**Work instructions:** Each line from the start of the entries through the line that contains "return least +" should be output exactly, please.

**Stored records:**
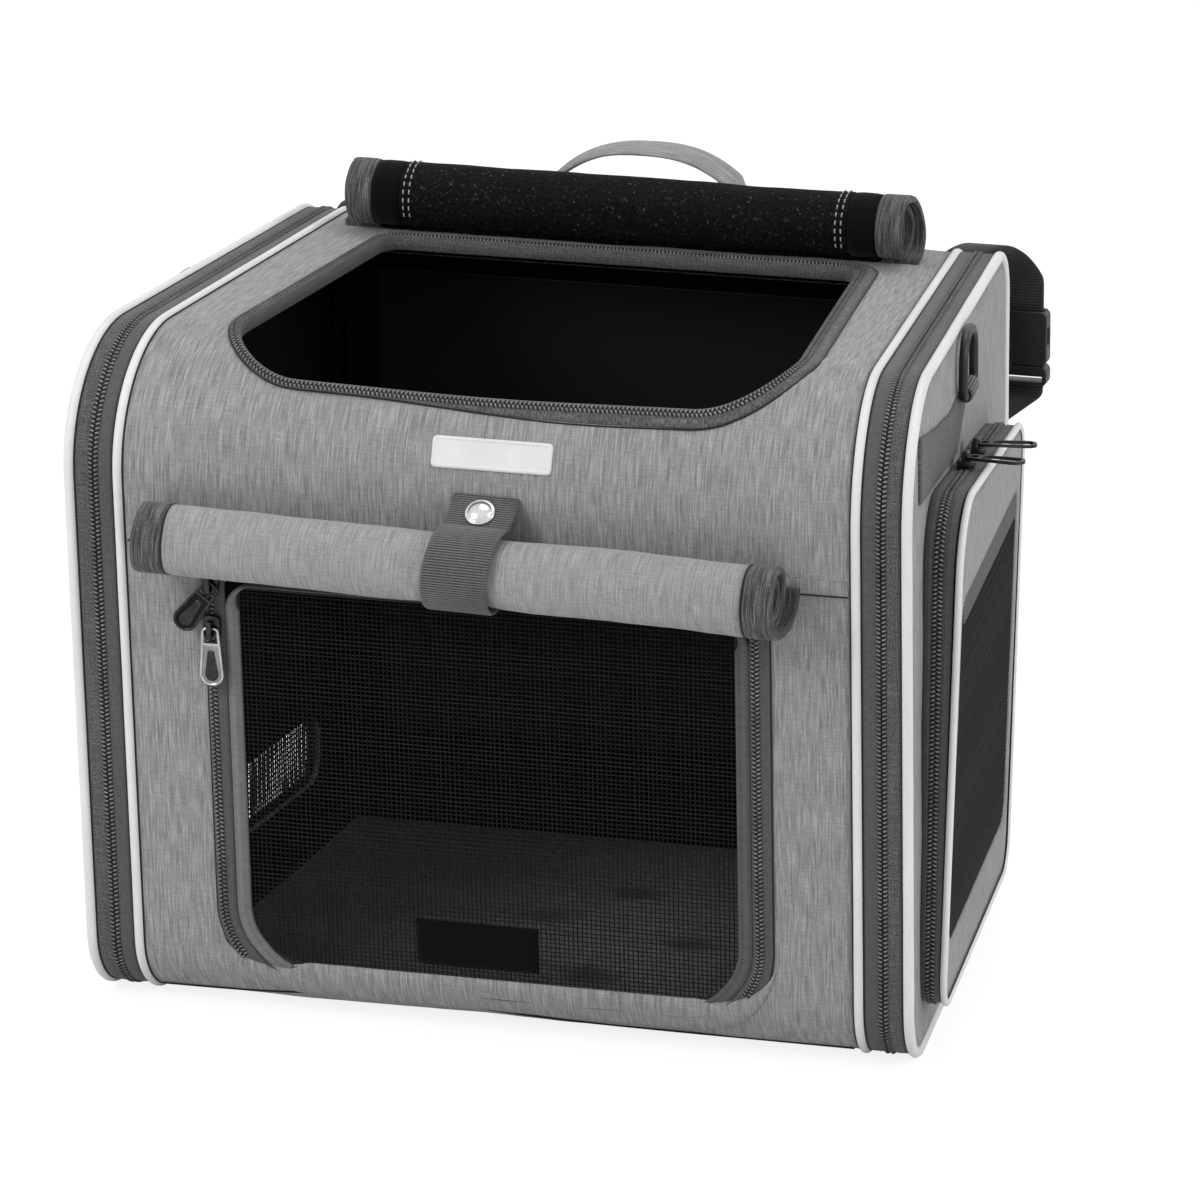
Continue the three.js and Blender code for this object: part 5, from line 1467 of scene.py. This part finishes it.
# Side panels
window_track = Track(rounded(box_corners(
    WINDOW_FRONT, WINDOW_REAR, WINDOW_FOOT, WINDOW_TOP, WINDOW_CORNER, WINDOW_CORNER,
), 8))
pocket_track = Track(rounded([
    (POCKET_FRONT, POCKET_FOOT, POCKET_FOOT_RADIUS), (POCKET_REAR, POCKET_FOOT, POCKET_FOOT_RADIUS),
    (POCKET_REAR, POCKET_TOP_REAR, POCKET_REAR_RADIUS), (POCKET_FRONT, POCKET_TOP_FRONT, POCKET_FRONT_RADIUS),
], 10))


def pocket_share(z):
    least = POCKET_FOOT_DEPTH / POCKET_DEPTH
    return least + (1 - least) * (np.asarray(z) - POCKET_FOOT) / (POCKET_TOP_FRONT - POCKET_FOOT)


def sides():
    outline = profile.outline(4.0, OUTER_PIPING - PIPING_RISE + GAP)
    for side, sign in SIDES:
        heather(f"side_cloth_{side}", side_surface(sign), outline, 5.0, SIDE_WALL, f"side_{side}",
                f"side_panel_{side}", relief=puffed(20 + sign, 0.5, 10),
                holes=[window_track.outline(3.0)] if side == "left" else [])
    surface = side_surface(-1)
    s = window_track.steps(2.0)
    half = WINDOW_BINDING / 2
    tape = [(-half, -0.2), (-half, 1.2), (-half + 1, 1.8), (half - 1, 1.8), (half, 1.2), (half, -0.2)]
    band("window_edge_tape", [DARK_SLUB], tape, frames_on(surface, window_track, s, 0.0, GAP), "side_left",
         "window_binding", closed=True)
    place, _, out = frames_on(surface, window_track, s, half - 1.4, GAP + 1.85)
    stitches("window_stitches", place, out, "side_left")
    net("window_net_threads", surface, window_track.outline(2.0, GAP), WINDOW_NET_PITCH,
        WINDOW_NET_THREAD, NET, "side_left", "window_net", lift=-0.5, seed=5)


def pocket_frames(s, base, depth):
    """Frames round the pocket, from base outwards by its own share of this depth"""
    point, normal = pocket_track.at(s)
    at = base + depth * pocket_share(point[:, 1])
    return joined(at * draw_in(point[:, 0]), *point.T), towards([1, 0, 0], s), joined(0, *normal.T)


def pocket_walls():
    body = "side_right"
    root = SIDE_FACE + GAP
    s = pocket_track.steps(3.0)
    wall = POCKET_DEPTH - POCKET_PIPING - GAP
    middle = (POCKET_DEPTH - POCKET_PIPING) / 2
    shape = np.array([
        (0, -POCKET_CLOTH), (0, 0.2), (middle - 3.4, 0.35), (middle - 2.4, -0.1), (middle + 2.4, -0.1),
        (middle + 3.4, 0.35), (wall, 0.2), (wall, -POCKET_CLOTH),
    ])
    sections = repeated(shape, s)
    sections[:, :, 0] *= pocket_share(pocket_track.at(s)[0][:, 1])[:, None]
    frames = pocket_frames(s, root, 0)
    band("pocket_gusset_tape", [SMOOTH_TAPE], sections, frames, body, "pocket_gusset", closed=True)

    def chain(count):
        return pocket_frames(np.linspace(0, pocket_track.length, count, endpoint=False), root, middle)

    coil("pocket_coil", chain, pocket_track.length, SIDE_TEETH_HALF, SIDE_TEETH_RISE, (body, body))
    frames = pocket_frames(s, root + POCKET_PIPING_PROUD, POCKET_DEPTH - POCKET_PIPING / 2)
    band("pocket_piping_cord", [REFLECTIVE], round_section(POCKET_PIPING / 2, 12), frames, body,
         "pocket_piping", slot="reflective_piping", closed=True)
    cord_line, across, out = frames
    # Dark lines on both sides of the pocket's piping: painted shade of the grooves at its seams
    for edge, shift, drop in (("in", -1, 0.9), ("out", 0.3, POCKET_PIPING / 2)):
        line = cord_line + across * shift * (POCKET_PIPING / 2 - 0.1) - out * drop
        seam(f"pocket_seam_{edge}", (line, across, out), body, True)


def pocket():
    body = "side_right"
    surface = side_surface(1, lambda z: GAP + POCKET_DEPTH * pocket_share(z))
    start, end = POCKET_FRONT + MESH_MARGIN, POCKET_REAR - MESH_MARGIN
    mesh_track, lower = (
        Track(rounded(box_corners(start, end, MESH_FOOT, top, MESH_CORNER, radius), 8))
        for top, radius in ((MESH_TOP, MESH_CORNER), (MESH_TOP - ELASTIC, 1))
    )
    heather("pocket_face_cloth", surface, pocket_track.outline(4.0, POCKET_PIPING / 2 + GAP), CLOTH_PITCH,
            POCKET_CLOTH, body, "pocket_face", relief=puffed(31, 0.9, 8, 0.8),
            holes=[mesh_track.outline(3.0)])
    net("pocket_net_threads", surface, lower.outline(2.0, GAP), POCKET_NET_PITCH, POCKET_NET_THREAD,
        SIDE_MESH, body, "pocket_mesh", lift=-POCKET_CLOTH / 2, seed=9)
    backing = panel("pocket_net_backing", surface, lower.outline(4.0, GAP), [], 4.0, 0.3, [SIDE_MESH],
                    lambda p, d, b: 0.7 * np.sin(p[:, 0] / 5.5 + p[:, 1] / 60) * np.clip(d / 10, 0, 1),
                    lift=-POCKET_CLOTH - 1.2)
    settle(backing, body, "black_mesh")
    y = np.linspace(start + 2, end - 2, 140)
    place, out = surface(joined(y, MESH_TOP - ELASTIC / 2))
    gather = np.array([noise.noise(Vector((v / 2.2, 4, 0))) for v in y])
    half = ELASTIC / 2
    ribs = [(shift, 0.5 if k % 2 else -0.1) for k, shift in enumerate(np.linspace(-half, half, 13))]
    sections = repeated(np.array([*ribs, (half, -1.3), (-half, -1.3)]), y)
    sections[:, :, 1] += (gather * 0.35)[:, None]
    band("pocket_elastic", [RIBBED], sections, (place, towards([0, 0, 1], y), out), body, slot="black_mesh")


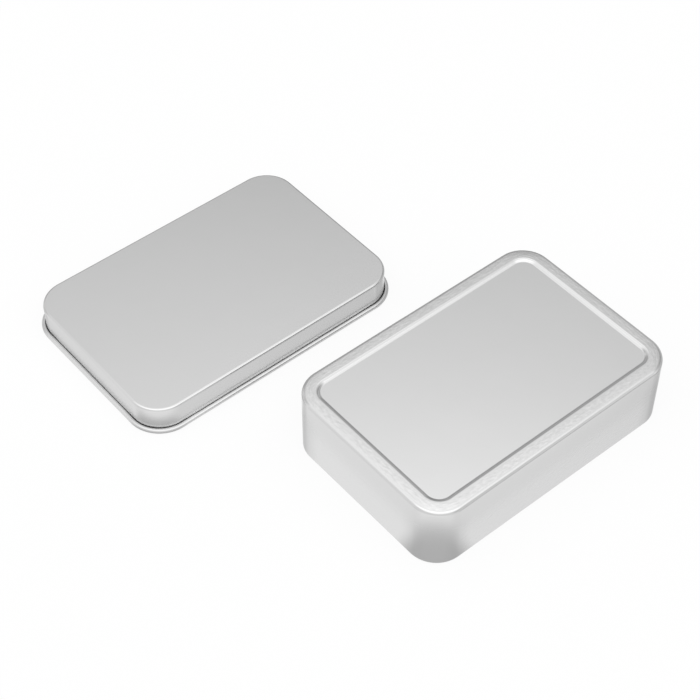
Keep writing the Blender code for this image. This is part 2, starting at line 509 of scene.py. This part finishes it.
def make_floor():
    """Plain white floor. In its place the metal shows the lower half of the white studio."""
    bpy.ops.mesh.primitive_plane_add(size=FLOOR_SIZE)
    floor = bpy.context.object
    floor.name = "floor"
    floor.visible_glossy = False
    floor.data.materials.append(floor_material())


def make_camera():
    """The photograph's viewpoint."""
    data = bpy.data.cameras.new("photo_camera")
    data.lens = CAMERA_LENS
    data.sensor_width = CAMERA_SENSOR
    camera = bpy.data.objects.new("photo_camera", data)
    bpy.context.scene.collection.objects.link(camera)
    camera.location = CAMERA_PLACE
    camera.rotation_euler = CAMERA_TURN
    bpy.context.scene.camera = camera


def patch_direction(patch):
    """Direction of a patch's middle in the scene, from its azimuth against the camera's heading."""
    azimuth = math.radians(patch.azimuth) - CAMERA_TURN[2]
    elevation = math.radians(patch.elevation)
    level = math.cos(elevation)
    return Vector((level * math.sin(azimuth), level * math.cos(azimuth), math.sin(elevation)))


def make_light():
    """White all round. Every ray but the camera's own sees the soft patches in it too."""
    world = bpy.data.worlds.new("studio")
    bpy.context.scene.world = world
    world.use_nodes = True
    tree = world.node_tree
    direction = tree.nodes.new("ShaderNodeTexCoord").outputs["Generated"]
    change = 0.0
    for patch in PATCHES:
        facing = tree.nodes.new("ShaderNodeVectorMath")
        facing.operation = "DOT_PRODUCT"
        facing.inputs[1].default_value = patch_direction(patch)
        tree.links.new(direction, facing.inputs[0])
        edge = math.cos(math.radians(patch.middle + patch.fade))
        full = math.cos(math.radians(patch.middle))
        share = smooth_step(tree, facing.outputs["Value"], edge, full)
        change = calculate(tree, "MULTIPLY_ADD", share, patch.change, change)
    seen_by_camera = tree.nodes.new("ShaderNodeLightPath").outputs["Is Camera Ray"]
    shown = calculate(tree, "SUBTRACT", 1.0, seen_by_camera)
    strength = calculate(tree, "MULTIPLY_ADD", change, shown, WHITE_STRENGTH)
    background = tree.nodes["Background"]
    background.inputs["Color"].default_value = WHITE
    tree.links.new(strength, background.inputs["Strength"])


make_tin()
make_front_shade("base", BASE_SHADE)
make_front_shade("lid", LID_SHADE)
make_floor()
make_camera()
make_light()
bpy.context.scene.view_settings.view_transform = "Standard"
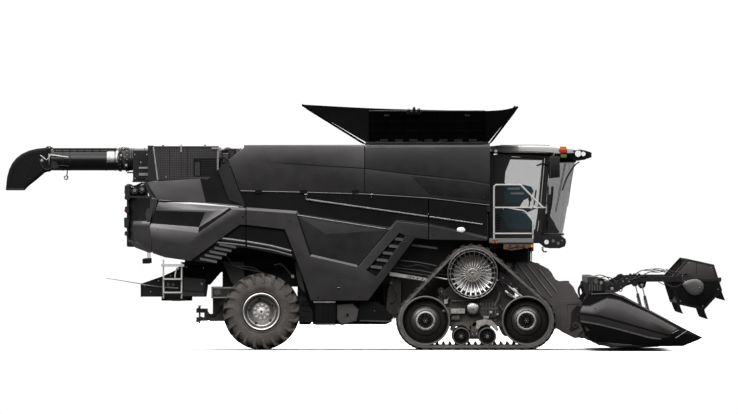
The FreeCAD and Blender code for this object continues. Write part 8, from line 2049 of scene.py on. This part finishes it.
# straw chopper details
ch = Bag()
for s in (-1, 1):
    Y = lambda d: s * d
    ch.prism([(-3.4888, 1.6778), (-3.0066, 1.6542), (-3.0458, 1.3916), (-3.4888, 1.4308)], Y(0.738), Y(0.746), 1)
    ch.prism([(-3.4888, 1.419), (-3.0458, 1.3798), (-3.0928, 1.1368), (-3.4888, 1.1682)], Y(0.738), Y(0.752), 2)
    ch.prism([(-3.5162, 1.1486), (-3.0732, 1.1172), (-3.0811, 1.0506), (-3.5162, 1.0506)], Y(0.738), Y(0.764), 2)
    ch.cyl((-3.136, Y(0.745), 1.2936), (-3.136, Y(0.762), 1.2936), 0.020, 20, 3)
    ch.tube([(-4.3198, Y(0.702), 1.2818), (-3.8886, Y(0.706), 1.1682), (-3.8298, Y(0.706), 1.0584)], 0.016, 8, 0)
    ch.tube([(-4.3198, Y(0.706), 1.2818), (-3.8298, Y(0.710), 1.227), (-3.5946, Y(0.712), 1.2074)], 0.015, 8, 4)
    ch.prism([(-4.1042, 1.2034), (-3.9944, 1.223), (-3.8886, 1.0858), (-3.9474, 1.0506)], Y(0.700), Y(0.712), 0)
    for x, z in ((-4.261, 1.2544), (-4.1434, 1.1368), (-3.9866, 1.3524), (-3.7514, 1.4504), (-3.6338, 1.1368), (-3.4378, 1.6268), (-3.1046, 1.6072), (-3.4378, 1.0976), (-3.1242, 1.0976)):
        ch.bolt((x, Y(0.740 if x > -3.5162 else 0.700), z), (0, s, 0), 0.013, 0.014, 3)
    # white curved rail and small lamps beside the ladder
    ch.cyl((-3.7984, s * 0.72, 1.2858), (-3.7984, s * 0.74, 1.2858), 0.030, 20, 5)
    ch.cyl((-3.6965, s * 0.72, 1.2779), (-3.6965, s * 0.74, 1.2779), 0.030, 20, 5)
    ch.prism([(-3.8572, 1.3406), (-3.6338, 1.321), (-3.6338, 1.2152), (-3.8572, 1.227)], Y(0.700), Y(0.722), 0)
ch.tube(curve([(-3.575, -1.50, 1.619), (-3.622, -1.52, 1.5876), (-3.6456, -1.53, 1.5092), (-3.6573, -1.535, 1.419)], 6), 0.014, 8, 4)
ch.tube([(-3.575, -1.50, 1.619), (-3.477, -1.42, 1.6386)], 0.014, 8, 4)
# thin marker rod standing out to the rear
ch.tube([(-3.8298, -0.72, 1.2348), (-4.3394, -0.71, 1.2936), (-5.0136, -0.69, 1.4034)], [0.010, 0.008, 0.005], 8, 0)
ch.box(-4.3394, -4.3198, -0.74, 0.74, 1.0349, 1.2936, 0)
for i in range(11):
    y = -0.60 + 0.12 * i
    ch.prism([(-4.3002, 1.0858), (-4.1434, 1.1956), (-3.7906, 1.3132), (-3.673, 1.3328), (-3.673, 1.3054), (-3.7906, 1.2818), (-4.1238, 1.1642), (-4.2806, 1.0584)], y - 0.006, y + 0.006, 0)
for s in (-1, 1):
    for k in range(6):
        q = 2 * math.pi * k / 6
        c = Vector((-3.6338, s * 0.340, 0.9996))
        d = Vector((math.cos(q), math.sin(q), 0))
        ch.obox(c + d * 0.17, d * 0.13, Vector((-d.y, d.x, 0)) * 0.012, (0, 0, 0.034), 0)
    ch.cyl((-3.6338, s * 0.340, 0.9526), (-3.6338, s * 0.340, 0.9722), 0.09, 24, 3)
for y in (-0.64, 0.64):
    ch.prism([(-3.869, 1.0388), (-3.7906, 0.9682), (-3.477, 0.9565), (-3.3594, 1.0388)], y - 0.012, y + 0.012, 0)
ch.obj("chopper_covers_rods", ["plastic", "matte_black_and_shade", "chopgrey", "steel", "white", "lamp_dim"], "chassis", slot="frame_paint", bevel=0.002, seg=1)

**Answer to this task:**
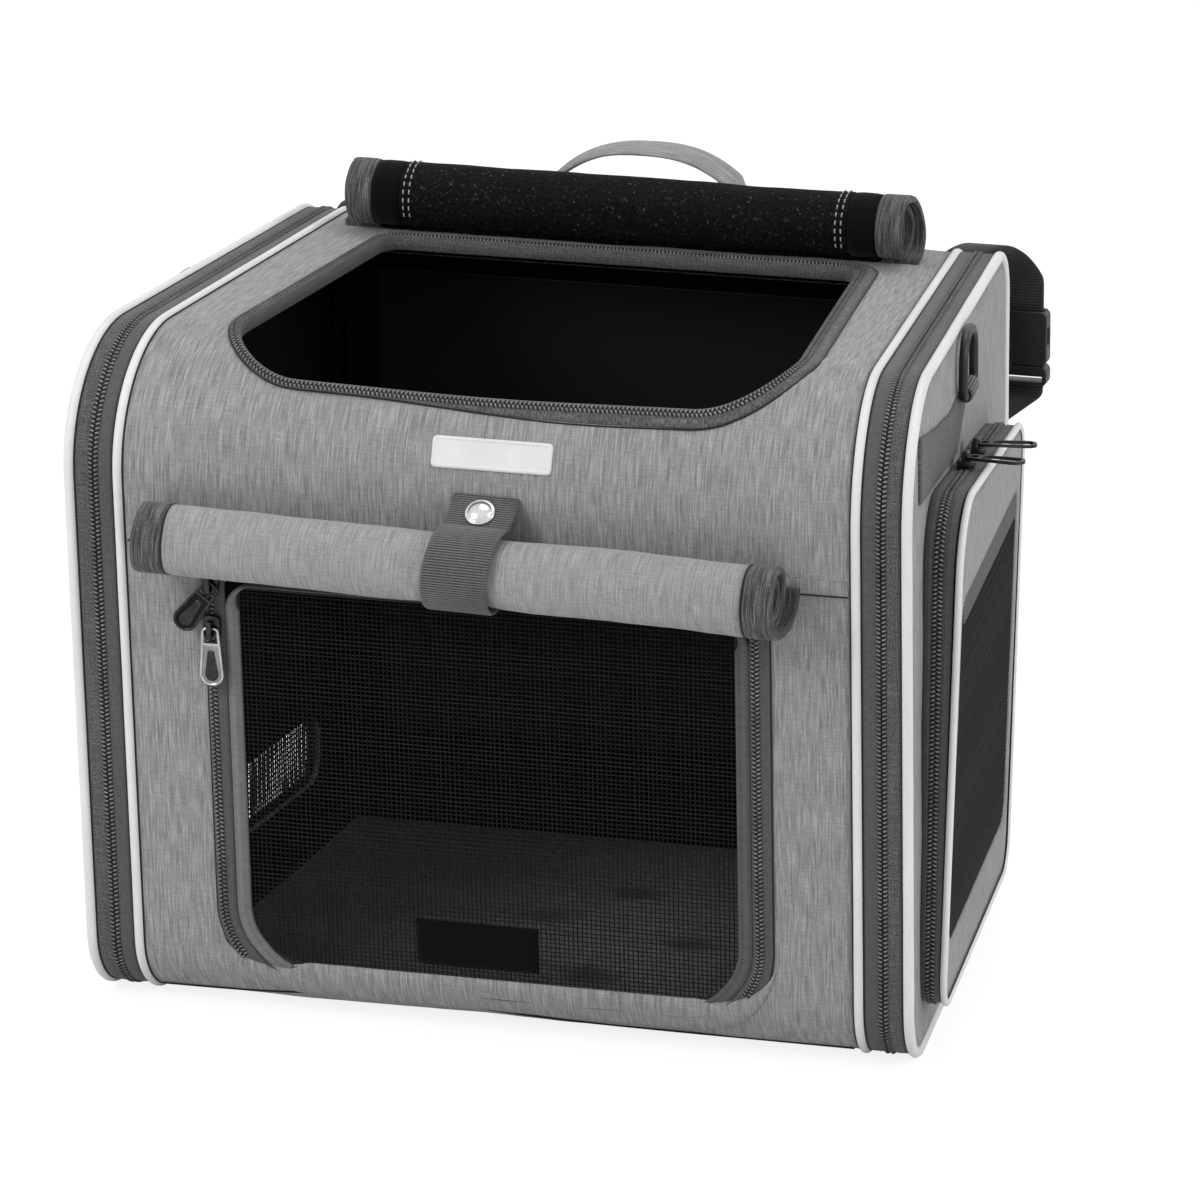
Continue the three.js and Blender code for this object: part 5, from line 1467 of scene.py. This part finishes it.
# Side panels
window_track = Track(rounded(box_corners(
    WINDOW_FRONT, WINDOW_REAR, WINDOW_FOOT, WINDOW_TOP, WINDOW_CORNER, WINDOW_CORNER,
), 8))
pocket_track = Track(rounded([
    (POCKET_FRONT, POCKET_FOOT, POCKET_FOOT_RADIUS), (POCKET_REAR, POCKET_FOOT, POCKET_FOOT_RADIUS),
    (POCKET_REAR, POCKET_TOP_REAR, POCKET_REAR_RADIUS), (POCKET_FRONT, POCKET_TOP_FRONT, POCKET_FRONT_RADIUS),
], 10))


def pocket_share(z):
    least = POCKET_FOOT_DEPTH / POCKET_DEPTH
    return least + (1 - least) * (np.asarray(z) - POCKET_FOOT) / (POCKET_TOP_FRONT - POCKET_FOOT)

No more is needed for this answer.